Following this structure gives you a 30–55 page ebook. That's the right length — long enough to justify the price, short enough to be finished.

Writing the ebook (the fast way)

The biggest mistake fitness creators make is trying to write like an academic. Your readers know you from Instagram or TikTok — they bought the ebook because they trust your voice, not because they want a textbook. Write how you talk.

  • Use Google Docs for writing — it's free, auto-saves, and is easy to share with an editor or VA.
  • Target 300–500 words per chapter section. This keeps individual sections tight and prevents rambling.
  • Write first, edit second. Do not edit while writing — it kills momentum. Get a complete rough draft before touching anything.
  • Batch your sessions. Write the whole rough draft in 2–3 focused sessions, then edit in one separate session. Switching between writer-mode and editor-mode in the same sitting wastes time.

Tip: use voice-to-text for your first draft

If you can explain an exercise verbally, dictate it. Most people speak 3x faster than they type. Record yourself coaching through each chapter, then clean up the transcript. The result reads naturally because it actually is natural — it's your coaching voice, captured.

A realistic timeline: rough draft in two weekend days, editing on Monday evening, design Tuesday. That's a live product by Wednesday. Most people spend six months overthinking it and never publish.

Designing your ebook (Canva, fast)

You don't need a graphic designer. Canva has done most of the work for you — search "fitness ebook" in the Canva template library and you'll find dozens of professionally designed layouts you can customize in hours.

  • Brand colors: pick 2–3 colors max. Most fitness ebooks use black, white, and one accent color. More than three colors looks chaotic.
  • Exercise photos: use your own or licensed stock. Unsplash and Pexels are free and have solid fitness photography. Real photos of you coaching are always more compelling than stock.
  • Typography: one heading font, one body font. Canva"s default font pairing suggestions work well — don"t overthink this.
  • Export as PDF at print quality (300 DPI) for selling. This ensures the file looks sharp on every screen and when printed.

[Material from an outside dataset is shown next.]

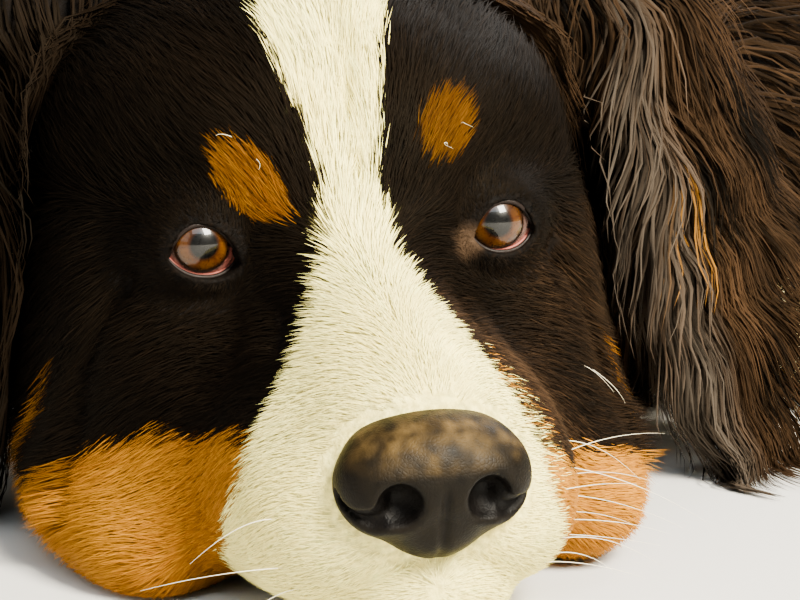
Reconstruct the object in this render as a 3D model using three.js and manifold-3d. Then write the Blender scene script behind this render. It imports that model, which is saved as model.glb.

Design checklist before you export

  • Cover page with title, subtitle, your name and photo
  • Table of contents (clickable in PDF — Canva supports this)
  • Chapter header pages as visual breaks between sections
  • Body text at 11–12pt for comfortable readability on screen
  • Consistent margins (1 inch / 2.5 cm) on all pages
  • Progress tracker and worksheet pages built into the plan section

Pricing your fitness ebook

Price based on the transformation you're delivering, not the page count. A 35-page ebook that actually gets someone their first pull-up is worth more than a 120-page ebook full of generic information.

Ebook typePagesPrice range
Short guide20–30 pages$9–$19
Standard program40–60 pages$29–$47
Premium program + worksheets60–80 pages$47–$97
Complete system + bonus content80+ pages$67–$147

Pricing psychology: $47 is a sweet spot for fitness ebooks. It's high enough to signal that this is a real program worth taking seriously, and low enough to be an impulse purchase for a motivated buyer who just finished watching your Instagram Reel. Price at $47 before you have social proof, then consider moving to $67 once you have 20+ testimonials.

Avoid pricing below $9. Low prices attract buyers who are not committed to the program, which leads to worse outcomes, fewer referrals, and more refund requests.

Launching your ebook

A good launch doesn't require a big audience. It requires a consistent sequence of touchpoints that move people from awareness to purchase. Here's the six-step sequence that works for fitness creators regardless of audience size:

1

Write a strong product description

Lead with the transformation, not the page count. "8 weeks to your first unassisted pull-up" beats "47-page strength training ebook" every time. Put the transformation in the headline and use bullet points to list what's inside.

2

Create 3 social posts before launch

Post one problem-awareness post ("Why most beginners plateau in week 3"), one solution-teaser post ("Here"s the framework I"m putting in my ebook"), and one direct-sale post on launch day. Space them over 5–7 days.

3

Set an early bird price

Offer $10 off for the first 48 hours. This creates genuine urgency, rewards your most engaged followers, and generates your first round of testimonials quickly. State the deadline clearly and honor it.

4

Email your list

Even if you only have 50 subscribers, email them. An email list converts at 3–5% vs 0.5–1% for social media. 50 subscribers seeing a launch email is a real number — don"t dismiss it. If you don"t have a list yet, start one before your next launch.

5

Add the link everywhere

Instagram bio, TikTok bio, YouTube description, email signature, pinned comment on your top posts. Every piece of content you've ever posted is a potential discovery point — make sure all roads lead to the product page.

6

Collect testimonials from first buyers

Message your first buyers 2–3 weeks in and ask how it's going. Even a short quote — "it was exactly what I needed" plus a first name — is social proof that converts the next buyer. One testimonial on your product page can increase conversions by 20–30%.